Below is my townscape drawing.  It is slightly too big to fit on my scanner, so there are two pictures to look at.  I am really pleased with this drawing, and with all the drawings from this exercise.  But I think that this drawing really captures the essence of the location.

A sketchbook of townscape drawings

A sketchbook of townscape drawings

A sketchbook of townscape drawings

A sketchbook of townscape drawings

 Exercise: A limited palette study from your sketches

A limited palette study from your sketches - second drawing.

A limited palette study from your sketches – second drawing.

A limited palette study from your sketches - first drawing.

A limited palette study from your sketches – first drawing.

Exercise: Drawing statues

First I made two drawings of the peace statue in Lewes town centre.

Peace statue monument.  I made this drawing using ink and a fine brush.  The statue was made out of metal which is going a pale green colour in some places.

Peace statue monument. I made this drawing using ink and a fine brush. The statue was made out of metal which is going a pale green colour in some places.  If these images appear too large for the screen, they can be viewed individually if you open them in a new tab and they are fitted to the screen.

The peace statue again, from further away.  I am pleased with this drawing because I was able to successfully simplify it down.

The peace statue again, from further away. I am pleased with this drawing because I was able to successfully simplify it down.

After making those drawings I found I disliked the Peace statue in the town centre and changed to drawing a statue which is a monument for Herminie Beatrice Eckstein in a church garden.

Monument to Herminie Beatrice Eckstein.  Statue drawing - ink on yellow paper.

Monument to Herminie Beatrice Eckstein. Statue drawing – ink on yellow paper.

Monument to Herminie Beatrice Eckstein - pencil on paper with inks and watercolour pencils.

Monument to Herminie Beatrice Eckstein – pencil on paper with inks and watercolour pencils.

Monument to Herminie Beatrice Eckstein - pencil and inks on tissue paper laid over magazine pages which have been painted white.

Monument to Herminie Beatrice Eckstein – pencil and inks on tissue paper laid over magazine pages which have been painted white.

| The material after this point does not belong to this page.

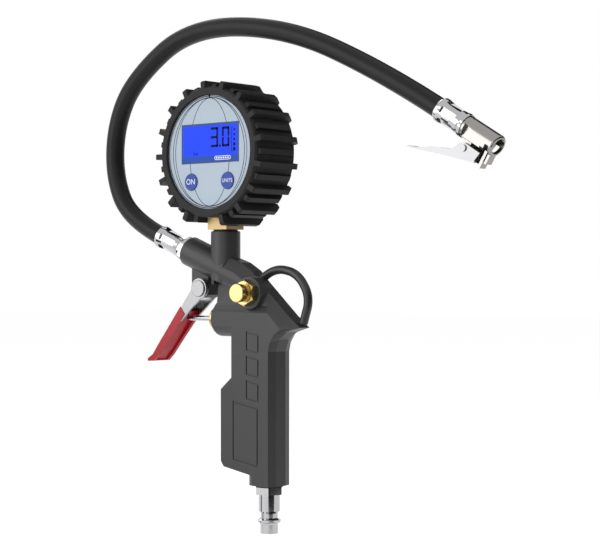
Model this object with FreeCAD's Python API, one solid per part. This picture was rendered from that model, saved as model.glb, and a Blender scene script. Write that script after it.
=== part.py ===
import FreeCAD, Part
import math
import os

V = FreeCAD.Vector
Y_AXIS = V(0, 1, 0)
Z_AXIS = V(0, 0, 1)

# ---- driving dimensions, mm. Origin: tip of the air-inlet plug, on its axis. +Z up, trigger at -X ----
BODY_BOTTOM = 26.5          # lower face of the grip
GRIP_HALF = 9.0             # half thickness of the grip
WEB_HALF = 7.3              # half thickness of the upper casting
CREST_HALF = 4.1            # half width of the rear and top crest
VALVE_Z = 118.5             # height of the inflation valve's axis
VALVE_FRONT = -36.5         # front face of the valve housing
STEM_X = -33.0              # axis of the gauge boss and stem
BOSS_TOP = 168.3
BARREL_TILT = 21.0          # upward slope of the outlet barrel, degrees
BARREL_END = V(-61.0, 0, 157.3)
BARREL_R = 8.6
PIVOT = V(-46.7, 0, 135.6)  # trigger pivot
RELEASE = V(-6.5, 0, 133.4)  # release valve's axis, along Y
GAUGE = V(STEM_X, 0, 212.5)  # centre of the gauge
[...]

Monument to Herminie Beatrice Eckstein - oil pastels on white-painted yellow magazine page.

Monument to Herminie Beatrice Eckstein – oil pastels on white-painted yellow magazine page.  This drawing was expressive and exploring the colours of the scenery surrounding the sculpture, and the effect this can have on an image.  The oil pastels made interesting textures on the grain of the dried white paint.  This was good for describing the dark background in a simplified way.

Monument to Herminie Beatrice Eckstein - white paint with a fine brush on blue textured paper.

Monument to Herminie Beatrice Eckstein – white paint with a fine brush on blue textured paper.  This has been an interesting drawing because it is ghostly, which fits in with the atmosphere of a  memorial statue in a churchyard.

Monument to Herminie Beatrice Eckstein - this drawing is incredibly feint because it was only made because I leaned on the pink paper while I drew the tissue paper drawing.  I like this ghostly drawing because it captures the atmosphere of a church garden, and reflects the fact that the statue represents someone who has passed on beyond physicality.

Monument to Herminie Beatrice Eckstein – this drawing is incredibly feint because it was only made because I leaned on the pink paper while I drew the tissue paper drawing. I like this ghostly drawing because it captures the atmosphere of a church garden, and reflects the fact that the statue represents someone who has passed on beyond physicality.

Check and Log - Copy (3)

How did you use a limited palette to create a sense of depth?

I used the red for some parts of the buildings and the brown for others.  I used the conte pencils to make darker values and the coloured pencils to create paler surfaces.  I used the white paper to make light areas.  I focused mostly on the buildings, not to be distracted by the other features in the view.  In future I could further explore limited palette drawing to build a more complete landscape view.

Did your preliminary sketches give you enough information for your final pieces of work?

Yes my preliminary sketches gave me enough information for my final pieces of work because I made a range of sketches of different views with different materials to help me understand my subjects.

Would you approach this task differently another time?  

I think if I return to this exercise I would like to draw townscapes on different types of papers; I would like to draw townscapes using collage; I would like to develop other views to final pieces of work to see how they would come out.

Have you got the scale of the buildings right?  Make notes on what worked and what didn’t.  

I found it difficult to draw scale correctly when drawing detached buildings.  My scale was all wrong from one house to the next in my limited palette drawings.  I also found tower blocks difficult to draw in a townscape – although I did not pursue this task at length because I did not find the views very interesting.  I found that it was problematic to have a very tall building in amongst smaller buildings; you need to be further away in order to draw the tall building, which means the smaller buildings – all the buildings – are at a disadvantage to be viewed or drawn in any sort of detail.  I might try in future to make a larger drawing in which I could experiment with different scales and views in one drawing, a bit like what David Hockney does (using a selection of small images to create a larger image. See below for examples) except with drawings instead of photos.

Have you captured the colour and atmosphere in your studies?  How did you do this?

I captured the eerie atmosphere of the sculptures well.  And in my drawings of buildings and streets I captured the stillness in some, and the movement in others.  I think observing the atmosphere has a lot to do with mark making.  In my “study of a townscape using line” studies I used expressive marks, scribbles and quickly drawn lines as well as carefully measured lines and angles.  Then with my “sketchbook of townscape drawings” the lines were more careful, less expressive.  This created a more quiet sort of picture.